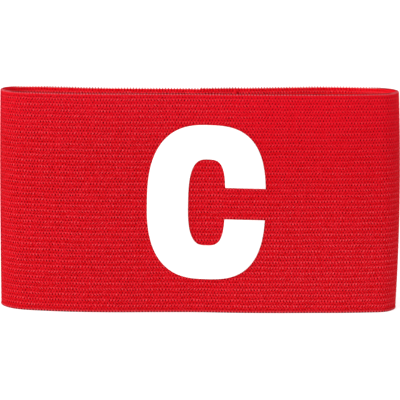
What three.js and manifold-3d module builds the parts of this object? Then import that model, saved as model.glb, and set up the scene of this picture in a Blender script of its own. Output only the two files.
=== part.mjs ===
// Captain's armband: wide elastic webbing sewn into a loop, with a block letter pressed onto its front.
// Millimetres, +Z up. The loop stands on its lower edge, and its front faces -Y.

import * as THREE from 'three';
import { mergeVertices } from 'three/addons/utils/BufferGeometryUtils.js';
import Module from 'manifold-3d';

const wasm = await Module();
wasm.setup();

// The webbing, and the flattened loop that it is sewn into
const webbingWidth = 70;
const webbingThickness = 1.2;
const loopWidth = 129;
const loopDepth = 26.5;

// How far the folds draw in towards the upper edge and the foot, and how far forward the right fold's foot
// stands of its upper edge
const leftPullTop = 0.35;
const leftPullFoot = 0.1;
const rightPullTop = 0.8;
const rightPullFoot = 0.9;
const rightFootStep = 3.2;
const rightFootPower = 8;

// The lap at the back, where one end of the webbing is sewn over the other
const lapLength = 12;
const lapEase = 5;
const lapClearance = 0.3;

// The letter, a film with the outline of a rounded block C
const letterWidth = 37.6;
const letterHeight = 49.4;
const letterStem = 12.9;
const letterBar = 10.9;
const letterMouth = 10.1;
const letterMouthDrop = 0.2;
const letterThickness = 0.5;
const letterClearance = 0.3;
const letterShift = 2.05;
const letterRise = 0.66;
const letterTilt = 0.9;
const counterShift = 0.15;

// How square the letter's curves are on the side of its spine and on the side of its mouth, where 2 is round
const bowlSquareness = { spine: 2.6, mouth: 2.9 };
const counterSquareness = { spine: 2.85, mouth: 3.5 };

// Fineness of the facets
const planPoints = 360;
const stationSpacing = 1.5;
const heightSteps = 6;
const bowlPoints = 56;
const counterPoints = 32;

// The loop seen from above, along the middle of the webbing's thickness, as shares of half its width and
// half its depth: from the lap to the left along the back, round the left fold, along the front, and back
// round the right fold.
const planTable = [
  { side: 0.000, back: 0.42 },
  { side: -0.155, back: 0.40 },
  { side: -0.310, back: 0.39 },
  { side: -0.465, back: 0.40 },
  { side: -0.610, back: 0.49 },
  { side: -0.740, back: 0.62 },
  { side: -0.865, back: 0.70 },
  { side: -0.950, back: 0.56 },
  { side: -1.000, back: 0.08 },
  { side: -0.970, back: -0.34 },
  { side: -0.905, back: -0.62 },
  { side: -0.780, back: -0.79 },
  { side: -0.625, back: -0.90 },
  { side: -0.440, back: -0.93 },
  { side: -0.220, back: -0.885 },
  { side: 0.000, back: -0.86 },
  { side: 0.190, back: -0.91 },
  { side: 0.375, back: -0.915 },
  { side: 0.560, back: -0.875 },
  { side: 0.720, back: -0.83 },
  { side: 0.850, back: -0.72 },
  { side: 0.945, back: -0.54 },
  { side: 1.000, back: 0.01 },
  { side: 0.975, back: 0.46 },
  { side: 0.915, back: 0.77 },
  { side: 0.800, back: 0.94 },
  { side: 0.655, back: 1.00 },
  { side: 0.500, back: 0.87 },
  { side: 0.330, back: 0.71 },
  { side: 0.160, back: 0.56 },
];

const halfThickness = webbingThickness / 2;

// The closed curve through the table's rows, fitted so that the loop measures its stated width and depth
function planCurve() {
  const corners = planTable.map(({ side, back }) => (
    new THREE.Vector3(side * loopWidth, back * loopDepth, 0)
  ));
  const points = new THREE.CatmullRomCurve3(corners, true).getSpacedPoints(planPoints).slice(0, planPoints);
  const box = new THREE.Box3().setFromPoints(points);
  const size = box.getSize(new THREE.Vector3());
  const middle = box.getCenter(new THREE.Vector3());
  const fitWidth = (loopWidth - webbingThickness) / size.x;
  const fitDepth = (loopDepth - webbingThickness) / size.y;
  const fitted = points.map(({ x, y }) => (
    new THREE.Vector3((x - middle.x) * fitWidth, (y - middle.y) * fitDepth, 0)
  ));
  const curve = new THREE.CatmullRomCurve3(fitted, true);
  curve.arcLengthDivisions = planPoints;
  return curve;
}

// How far a layer steps outwards at a distance from the outer end: the hidden end lies inside the loop
// before the distance reaches zero, and the outer end lies over it on the last stretch.
function layerStep(distance, perimeter) {
  const step = (webbingThickness + lapClearance) / 2;
  const lapStart = perimeter - lapLength;
  const inside = 1 - THREE.MathUtils.smoothstep(distance, 0, lapEase);
  const outside = THREE.MathUtils.smoothstep(distance, lapStart - lapEase, lapStart);
  return step * (outside - inside);
}

// The stations along the strip, from its hidden end round the loop to its outer end
function stripStations() {
  const plan = planCurve();
  const perimeter = plan.getLength();
  const count = Math.ceil((perimeter + lapLength) / stationSpacing);
  return Array.from({ length: count + 1 }, (_, index) => {
    const distance = (index / count) * (perimeter + lapLength) - lapLength;
    const share = THREE.MathUtils.euclideanModulo(distance / perimeter, 1);
    const along = plan.getTangentAt(share);
    const outward = new THREE.Vector3(along.y, -along.x, 0);
    const centre = plan.getPointAt(share).addScaledVector(outward, layerStep(distance, perimeter));
    return { centre, outward };
  });
}

// The folds draw in above and below the middle of the height, and the right one leans back as it rises
function leanFolds(geometry) {
  const place = geometry.getAttribute('position');
  for (let index = 0; index < place.count; index += 1) {
    const side = place.getX(index) / (loopWidth / 2);
    const level = (2 * place.getZ(index)) / webbingWidth - 1;
    const leftPull = level > 0 ? leftPullTop : leftPullFoot;
    const rightPull = level > 0 ? rightPullTop : rightPullFoot;
    const pull = side > 0 ? rightPull : leftPull;
    const lean = (rightFootStep * Math.max(side, 0) ** rightFootPower * (1 - level)) / 2;
    place.setX(index, place.getX(index) - pull * side * level ** 2);
    place.setY(index, place.getY(index) - lean);
  }
  return geometry;
}

// A stretch of wall between two distances from the middle of the webbing, extruded up
function wallGeometry(stretch, inner, outer) {
  const edge = (offset) => stretch.map(({ centre, outward }) => (
    centre.clone().addScaledVector(outward, offset)
  ));
  const outline = new THREE.Shape([...edge(outer), ...edge(inner).reverse()]);
  const wall = new THREE.ExtrudeGeometry(outline, {
    depth: webbingWidth,
    steps: heightSteps,
    bevelEnabled: false,
  });
  return leanFolds(wall);
}

// A rounded block outline, between an ellipse and a rectangle
function blockShape(width, height, squareness, points) {
  const corners = Array.from({ length: points }, (_, index) => {
    const angle = (2 * Math.PI * (index + 0.5)) / points;
    const power = 2 / (Math.cos(angle) < 0 ? squareness.spine : squareness.mouth);
    const reach = (value) => Math.sign(value) * Math.abs(value) ** power;
    return new THREE.Vector2((reach(Math.cos(angle)) * width) / 2, (reach(Math.sin(angle)) * height) / 2);
  });
  return new THREE.Shape(corners);
}

// The letter's outlines are cut straight back through the front wall, tilted and placed on it
function placeOnFront(geometry) {
  return geometry
    .rotateX(Math.PI / 2)
    .rotateY(THREE.MathUtils.degToRad(letterTilt))
    .translate(letterShift, 0, webbingWidth / 2 + letterRise);
}

function blockPrism(width, height, squareness, points, shift = 0) {
  const shape = blockShape(width, height, squareness, points);
  const prism = new THREE.ExtrudeGeometry(shape, { depth: loopDepth, bevelEnabled: false });
  return placeOnFront(prism.translate(shift, 0, 0));
}

function mouthBlock() {
  const block = new THREE.BoxGeometry(letterWidth, letterMouth, loopDepth);
  return placeOnFront(block.translate(letterWidth / 2, -letterMouthDrop, loopDepth / 2));
}

function toSolid(geometry) {
  const bare = geometry.clone();
  bare.deleteAttribute('normal');
  bare.deleteAttribute('uv');
  const merged = mergeVertices(bare);
  return new wasm.Manifold(new wasm.Mesh({
    numProp: 3,
    vertProperties: new Float32Array(merged.getAttribute('position').array),
    triVerts: new Uint32Array(merged.getIndex().array),
  }));
}

function toGeometry(solid) {
  const mesh = solid.getMesh();
  const geometry = new THREE.BufferGeometry();
  geometry.setAttribute('position', new THREE.BufferAttribute(new Float32Array(mesh.vertProperties), 3));
  geometry.setIndex(new THREE.BufferAttribute(new Uint32Array(mesh.triVerts), 1));
  geometry.computeVertexNormals();
  return geometry;
}

// A film that lies on the front wall, cut to the letter's outline
function letterGeometry(stations) {
  const front = stations.filter(({ centre }) => centre.y < 0);
  const near = halfThickness + letterClearance;
  const film = toSolid(wallGeometry(front, near, near + letterThickness));
  const bowl = toSolid(blockPrism(letterWidth, letterHeight, bowlSquareness, bowlPoints));
  const counterWidth = letterWidth - 2 * letterStem;
  const counterHeight = letterHeight - 2 * letterBar;
  const counter = toSolid(
    blockPrism(counterWidth, counterHeight, counterSquareness, counterPoints, counterShift),
  );
  return toGeometry(film.intersect(bowl).subtract(counter).subtract(toSolid(mouthBlock())));
}

function finish(color, roughness) {
  return new THREE.MeshStandardMaterial({ color, roughness, metalness: 0 });
}

function piece(name, geometry, material) {
  const mesh = new THREE.Mesh(geometry, material);
  mesh.name = name;
  return mesh;
}

const stations = stripStations();
const armband = new THREE.Group();
armband.add(
  piece('elastic_band', wallGeometry(stations, -halfThickness, halfThickness), finish(0xd41824, 0.85)),
  piece('front_letter', letterGeometry(stations), finish(0xf8f8f6, 0.6)),
);

export default armband;
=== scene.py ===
"""Captain's armband: red woven elastic webbing sewn into a loop, with a white letter film on its front.

The loop stands on its lower edge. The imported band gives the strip's path: every piece here is made flat, in
strip coordinates, and then wrapped on to that path. Strip coordinates are the distance along the webbing
from its hidden end, the height above the lower edge, and the distance out from the middle of the webbing's
thickness. Everything is in metres, +Z up, and the front faces -Y.
"""

import math

import bmesh
import bpy
import numpy as np
from mathutils import Matrix, Vector


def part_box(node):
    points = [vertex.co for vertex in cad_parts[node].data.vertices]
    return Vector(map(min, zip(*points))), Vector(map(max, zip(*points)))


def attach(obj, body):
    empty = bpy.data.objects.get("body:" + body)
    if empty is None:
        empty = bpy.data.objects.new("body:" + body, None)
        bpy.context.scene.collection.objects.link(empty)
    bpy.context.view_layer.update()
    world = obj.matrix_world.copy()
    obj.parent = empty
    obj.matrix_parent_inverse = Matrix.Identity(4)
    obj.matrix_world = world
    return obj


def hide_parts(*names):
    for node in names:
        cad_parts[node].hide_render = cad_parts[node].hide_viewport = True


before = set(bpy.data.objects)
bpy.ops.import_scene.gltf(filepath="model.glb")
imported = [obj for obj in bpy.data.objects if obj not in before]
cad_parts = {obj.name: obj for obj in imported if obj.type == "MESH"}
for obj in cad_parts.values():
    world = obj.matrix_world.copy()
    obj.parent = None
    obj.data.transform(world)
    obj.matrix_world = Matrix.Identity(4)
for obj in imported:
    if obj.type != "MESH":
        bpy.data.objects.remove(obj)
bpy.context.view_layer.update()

MM = 0.001

# Weave: pits lie in a staggered lattice, and two rows of them make one rib. The rib offsets say how far
# into a rib the webbing's foot lies.
PIT_PITCH = 0.945 * MM
RIB_PITCH = 1.785 * MM
PIT_ROWS_PER_RIB = 2
COLUMNS_PER_PIT = 2
ROWS_PER_RIB = 4
STRONG_PIT_DEPTH = 0.26 * MM
WEAK_PIT_DEPTH = 0.19 * MM
PIT_FLANK = (-0.2, 1.0)
RIB_RISE = 0.04 * MM
CREST_STAND = 0.02 * MM
BACKING_ROWS = 5
BACKING_INSET = 0.008 * MM
RIB_OFFSET = -0.15
RIB_OFFSET_INSIDE = 0.58

# The folds, as a share of half the loop's width, and how far the pits close there
FOLD_START = 0.90
FOLD_CLOSING = 0.25

# Where the front wall turns into the back wall, as a share of the back wall's farthest place
WALL_TURN = (-0.5, 0.5)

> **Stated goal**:
Retype, word for word, every line from the line with "const stations = stripStations();" to the line with "bpy.context.scene.collection.objects.link(empty)", inclusive. Add nothing.

> **Complete response**:
const stations = stripStations();
const armband = new THREE.Group();
armband.add(
  piece('elastic_band', wallGeometry(stations, -halfThickness, halfThickness), finish(0xd41824, 0.85)),
  piece('front_letter', letterGeometry(stations), finish(0xf8f8f6, 0.6)),
);

export default armband;
=== scene.py ===
"""Captain's armband: red woven elastic webbing sewn into a loop, with a white letter film on its front.

The loop stands on its lower edge. The imported band gives the strip's path: every piece here is made flat, in
strip coordinates, and then wrapped on to that path. Strip coordinates are the distance along the webbing
from its hidden end, the height above the lower edge, and the distance out from the middle of the webbing's
thickness. Everything is in metres, +Z up, and the front faces -Y.
"""

import math

import bmesh
import bpy
import numpy as np
from mathutils import Matrix, Vector


def part_box(node):
    points = [vertex.co for vertex in cad_parts[node].data.vertices]
    return Vector(map(min, zip(*points))), Vector(map(max, zip(*points)))


def attach(obj, body):
    empty = bpy.data.objects.get("body:" + body)
    if empty is None:
        empty = bpy.data.objects.new("body:" + body, None)
        bpy.context.scene.collection.objects.link(empty)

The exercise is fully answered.